Today, there are a growing number of spaces such as office porticos and commercial courtyards that operate as public spaces. The relatively recent rise of these “Privately Owned Public Spaces” - or POPS as they have come to be known - has prompted a debate into the nature and meaning of common ground. For-profit governance and heavy-handed surveillance can alienate people, curtail functions and create an exclusive environment. However, private funds that can pay for the creation and maintenance of public spaces bring much-needed investment for the enhancement of the city as municipal budgets become increasingly squeezed.
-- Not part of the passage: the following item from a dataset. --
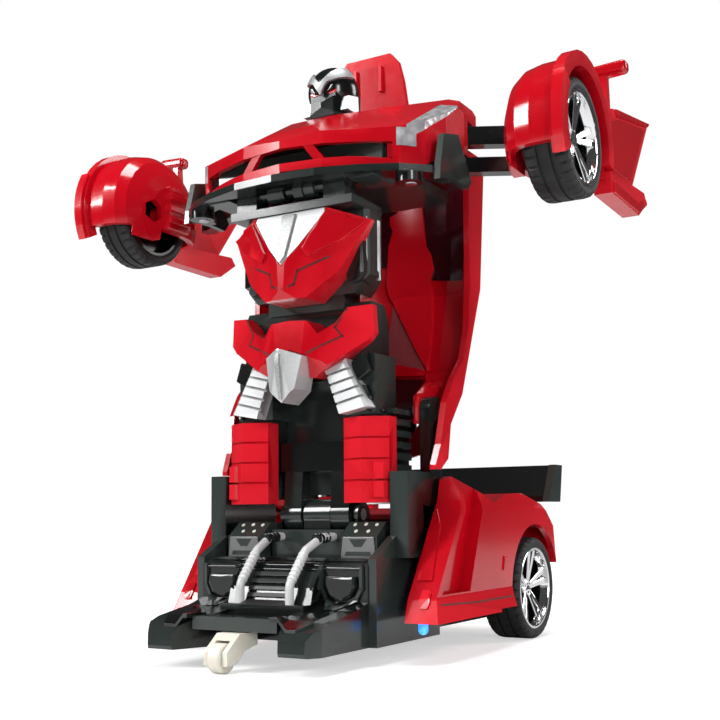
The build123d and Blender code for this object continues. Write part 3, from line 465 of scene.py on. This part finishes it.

Notwithstanding the relative merits and demerits of POPS, it remains a crucial arena in which we as architects can help shape the common ground in the contemporary city.
A recent positive example is the new European Headquarters for Bloomberg in the City of London. This gave us the opportunity to make a major contribution to the public realm around the building. Bloomberg Arcade – which reinstates a lost portion of Watling Street, an ancient Roman travel route that once connected London to Wales – bisects the site, greatly improving pedestrian flows in the narrow historic streets that surround the building. It also invites people into new restaurants and cafés situated under the covered colonnade. In keeping with Michael Bloomberg’s desire to be a “good neighbour”, the surrounding common ground invites local workers and visitors to dwell in the elegant spaces around the building. Cristina Iglesias’s water sculpture Forgotten Streams pays homage to the ancient Walbrook River that once flowed through the site and serves as a peaceful backdrop amidst the city’s busy ebb and flow.